# Short exercise:
Set down the lines from the one containing "Continue the Blender" to the one containing "return result", both lines included, exactly as they stand and with no other lines.

# Data to use:
* * * * * * *
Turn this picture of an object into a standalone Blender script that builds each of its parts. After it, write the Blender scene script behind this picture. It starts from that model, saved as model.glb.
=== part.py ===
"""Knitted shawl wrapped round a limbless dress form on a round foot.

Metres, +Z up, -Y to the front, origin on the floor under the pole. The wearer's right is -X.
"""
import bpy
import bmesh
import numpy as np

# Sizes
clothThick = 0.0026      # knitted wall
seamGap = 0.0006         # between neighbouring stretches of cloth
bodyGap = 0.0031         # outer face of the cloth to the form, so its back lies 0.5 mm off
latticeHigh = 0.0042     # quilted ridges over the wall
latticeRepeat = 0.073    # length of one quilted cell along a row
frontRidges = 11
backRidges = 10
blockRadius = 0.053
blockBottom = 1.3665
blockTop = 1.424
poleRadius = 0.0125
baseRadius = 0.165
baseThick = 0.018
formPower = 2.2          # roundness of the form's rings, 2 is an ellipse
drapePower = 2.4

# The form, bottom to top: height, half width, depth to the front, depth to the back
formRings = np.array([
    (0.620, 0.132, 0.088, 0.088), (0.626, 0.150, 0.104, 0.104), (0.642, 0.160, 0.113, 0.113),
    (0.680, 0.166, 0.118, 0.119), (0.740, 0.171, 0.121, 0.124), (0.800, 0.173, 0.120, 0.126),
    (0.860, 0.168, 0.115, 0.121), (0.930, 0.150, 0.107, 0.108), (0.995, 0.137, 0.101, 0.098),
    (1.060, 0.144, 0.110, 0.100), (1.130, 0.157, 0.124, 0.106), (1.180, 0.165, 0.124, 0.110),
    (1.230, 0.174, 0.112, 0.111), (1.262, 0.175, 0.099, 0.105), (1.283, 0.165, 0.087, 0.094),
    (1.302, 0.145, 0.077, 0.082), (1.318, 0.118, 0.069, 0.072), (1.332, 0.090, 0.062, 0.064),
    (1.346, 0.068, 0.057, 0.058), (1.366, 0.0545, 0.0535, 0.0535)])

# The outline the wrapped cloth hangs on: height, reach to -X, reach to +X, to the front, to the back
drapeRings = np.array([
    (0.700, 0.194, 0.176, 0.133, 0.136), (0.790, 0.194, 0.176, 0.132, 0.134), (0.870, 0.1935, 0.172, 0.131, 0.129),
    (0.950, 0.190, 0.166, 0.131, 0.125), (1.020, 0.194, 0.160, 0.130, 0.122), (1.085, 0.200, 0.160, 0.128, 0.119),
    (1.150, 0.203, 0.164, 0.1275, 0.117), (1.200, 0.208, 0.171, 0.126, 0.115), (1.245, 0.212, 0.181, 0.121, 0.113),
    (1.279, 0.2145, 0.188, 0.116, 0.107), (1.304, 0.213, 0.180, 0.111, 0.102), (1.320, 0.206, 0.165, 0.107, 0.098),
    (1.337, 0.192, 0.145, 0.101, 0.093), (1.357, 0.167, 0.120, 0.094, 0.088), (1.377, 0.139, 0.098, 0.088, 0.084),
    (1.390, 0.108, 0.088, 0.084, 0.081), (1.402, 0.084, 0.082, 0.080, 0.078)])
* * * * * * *
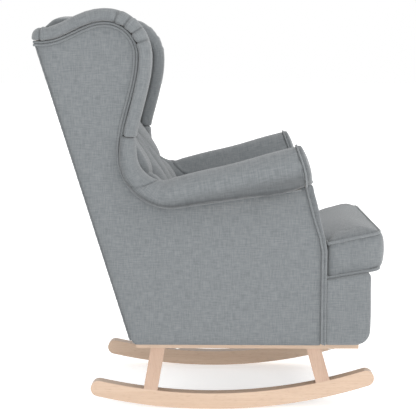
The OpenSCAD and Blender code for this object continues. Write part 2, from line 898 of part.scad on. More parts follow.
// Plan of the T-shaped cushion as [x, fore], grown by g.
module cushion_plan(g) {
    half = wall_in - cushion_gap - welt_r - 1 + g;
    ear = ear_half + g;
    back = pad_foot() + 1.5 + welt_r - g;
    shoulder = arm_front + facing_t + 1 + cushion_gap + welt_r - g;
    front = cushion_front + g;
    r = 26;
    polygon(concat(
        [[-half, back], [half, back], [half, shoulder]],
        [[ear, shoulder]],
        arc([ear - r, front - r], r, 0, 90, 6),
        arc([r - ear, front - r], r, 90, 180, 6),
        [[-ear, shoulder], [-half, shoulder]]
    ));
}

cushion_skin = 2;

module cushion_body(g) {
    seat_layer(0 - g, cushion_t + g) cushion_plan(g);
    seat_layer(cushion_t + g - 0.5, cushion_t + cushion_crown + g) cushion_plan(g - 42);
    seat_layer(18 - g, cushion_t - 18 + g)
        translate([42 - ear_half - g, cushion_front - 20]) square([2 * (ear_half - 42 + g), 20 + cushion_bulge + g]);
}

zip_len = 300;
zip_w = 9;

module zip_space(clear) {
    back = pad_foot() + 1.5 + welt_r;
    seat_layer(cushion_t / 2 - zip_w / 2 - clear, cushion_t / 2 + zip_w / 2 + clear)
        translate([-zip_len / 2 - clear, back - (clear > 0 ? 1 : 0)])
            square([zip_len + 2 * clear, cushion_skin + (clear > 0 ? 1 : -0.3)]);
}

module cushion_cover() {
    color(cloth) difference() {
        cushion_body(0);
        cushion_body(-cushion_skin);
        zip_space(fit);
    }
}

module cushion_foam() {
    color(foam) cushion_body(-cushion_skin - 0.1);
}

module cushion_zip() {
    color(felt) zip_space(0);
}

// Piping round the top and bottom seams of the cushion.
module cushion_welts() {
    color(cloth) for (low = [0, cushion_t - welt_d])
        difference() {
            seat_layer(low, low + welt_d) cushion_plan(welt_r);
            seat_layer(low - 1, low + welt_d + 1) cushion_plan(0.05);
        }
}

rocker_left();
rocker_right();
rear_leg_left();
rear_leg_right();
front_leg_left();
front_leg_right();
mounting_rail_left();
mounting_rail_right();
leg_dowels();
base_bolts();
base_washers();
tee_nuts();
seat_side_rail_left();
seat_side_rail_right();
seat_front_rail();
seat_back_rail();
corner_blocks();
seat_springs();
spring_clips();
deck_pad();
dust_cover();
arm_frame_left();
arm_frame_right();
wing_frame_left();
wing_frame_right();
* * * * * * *
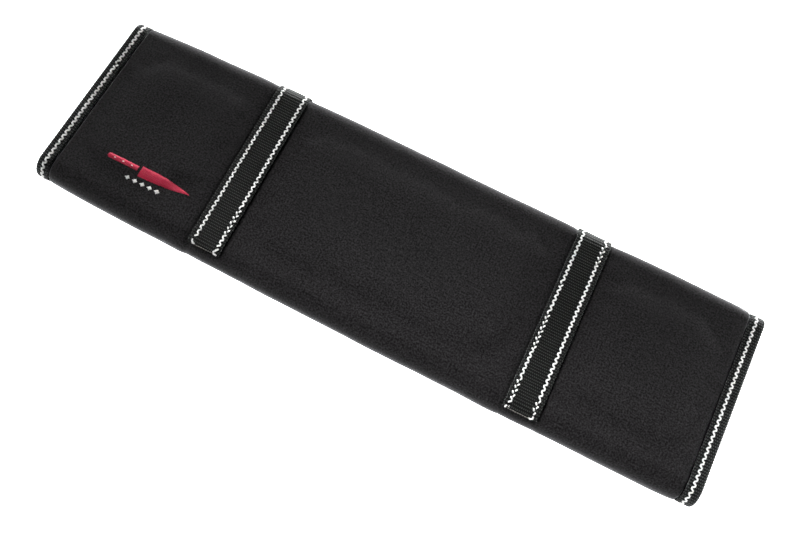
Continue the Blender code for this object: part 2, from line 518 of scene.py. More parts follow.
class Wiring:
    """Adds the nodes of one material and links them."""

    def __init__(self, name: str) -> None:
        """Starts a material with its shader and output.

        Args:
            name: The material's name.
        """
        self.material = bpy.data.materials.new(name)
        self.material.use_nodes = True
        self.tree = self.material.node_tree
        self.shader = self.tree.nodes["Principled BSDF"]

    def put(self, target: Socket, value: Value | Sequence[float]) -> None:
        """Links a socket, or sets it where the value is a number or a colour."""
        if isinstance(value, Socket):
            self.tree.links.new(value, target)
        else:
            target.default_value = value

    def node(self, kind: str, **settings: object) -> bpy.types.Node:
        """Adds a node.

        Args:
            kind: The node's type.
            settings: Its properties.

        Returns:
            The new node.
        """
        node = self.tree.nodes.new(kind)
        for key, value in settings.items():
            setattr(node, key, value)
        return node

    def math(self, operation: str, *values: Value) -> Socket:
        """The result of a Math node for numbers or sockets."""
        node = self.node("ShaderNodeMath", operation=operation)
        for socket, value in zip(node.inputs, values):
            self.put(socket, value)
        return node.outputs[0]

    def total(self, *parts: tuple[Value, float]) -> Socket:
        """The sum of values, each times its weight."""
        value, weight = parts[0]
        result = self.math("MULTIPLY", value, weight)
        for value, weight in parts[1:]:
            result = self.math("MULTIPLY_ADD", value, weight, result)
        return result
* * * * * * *
# Solved problem:
Continue the Blender code for this object: part 2, from line 518 of scene.py. More parts follow.
class Wiring:
    """Adds the nodes of one material and links them."""

    def __init__(self, name: str) -> None:
        """Starts a material with its shader and output.

        Args:
            name: The material's name.
        """
        self.material = bpy.data.materials.new(name)
        self.material.use_nodes = True
        self.tree = self.material.node_tree
        self.shader = self.tree.nodes["Principled BSDF"]

    def put(self, target: Socket, value: Value | Sequence[float]) -> None:
        """Links a socket, or sets it where the value is a number or a colour."""
        if isinstance(value, Socket):
            self.tree.links.new(value, target)
        else:
            target.default_value = value

    def node(self, kind: str, **settings: object) -> bpy.types.Node:
        """Adds a node.

        Args:
            kind: The node's type.
            settings: Its properties.

        Returns:
            The new node.
        """
        node = self.tree.nodes.new(kind)
        for key, value in settings.items():
            setattr(node, key, value)
        return node

    def math(self, operation: str, *values: Value) -> Socket:
        """The result of a Math node for numbers or sockets."""
        node = self.node("ShaderNodeMath", operation=operation)
        for socket, value in zip(node.inputs, values):
            self.put(socket, value)
        return node.outputs[0]

    def total(self, *parts: tuple[Value, float]) -> Socket:
        """The sum of values, each times its weight."""
        value, weight = parts[0]
        result = self.math("MULTIPLY", value, weight)
        for value, weight in parts[1:]:
            result = self.math("MULTIPLY_ADD", value, weight, result)
        return result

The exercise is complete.